Reproduction, Insulin Resistance, and Meal Timing

diet predominantly of refined carbohydrates is highly stressful to reproductive organs and promotes chronic inflammation. It ages the ovaries and eggs, testes, and sperm. It also promotes obesity and insulin and leptin resistance that contribute to difficulty with reproduction.

Meal timing also impacts insulin resistance and affects fertility. In 2011, it was proven that meal timing, i.e. frequent meals, grazing, or snacking between meals increases insulin resistance more than meal content. Insulin resistance and obesity promote higher rates of infertility. Allowance of adequate time between meals is essential for insulin and leptin to work and manage food intake. Make sure you follow The Five Rules of The Leptin Diet.

Your own personal health (for men and women) in the preconception phase, which is considered three years prior to conception, affects your reproductive and fertility health. Your body needs proper nourishment during this time. Fertility and reproduction are enormously complicated, energy demanding, and trigger intensive biochemical reactions. It also affects your child’s health from conception and into their adult life. Likewise, the first 1000 days of your child’s life, from conception to age 2, are dramatically influenced by maternal diet and parental choices.

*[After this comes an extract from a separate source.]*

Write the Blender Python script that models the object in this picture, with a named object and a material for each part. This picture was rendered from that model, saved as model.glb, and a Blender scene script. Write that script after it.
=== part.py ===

Successful outcomes with fertility and reproduction requires whole foods such as free-range grass-fed animal proteins, wild caught fish, fresh fruits and vegetables, whole grains, legumes, seeds, nuts and both saturated (animal) and unsaturated (fish and plant) fats. The caloric rich/nutrient poor Standard American Diet (SAD) will not help fertility and reproduction.

If you have never read the Pottenger Cat Study, I encourage you to read it. It is a fascinating read and a wake-up call. While humans are not cats and do not follow the same dietary needs, we can learn enormous amounts from this literature and its implications.

“Food for Thought”

A colleague of mine did an experiment that went on for over 5 years. He bought a “Kid’s Meal” with a hamburger and French fries from a popular fast-food restaurant. The meal sat on a plate without refrigeration in an office environment since it was purchased. He did not apply anything to the food to preserve it. The hamburger and bread did not get moldy. The meat did not draw flies or go putrid. It just looked grey, was hard and rubbery. The bun shriveled a bit from time and exposure to air, but it did not rot away. The French fries looked pretty “normal”.

Compare that example to that of an organic grass-fed hamburger and russet potato that you got from your food coop, local farmer, or your own garden. Which food would you want to eat and nourish your body or your child’s health? Or as in the case of the Pottenger Cat Study perspective – how does the food you consume affect your ability to start a family and generations ahead?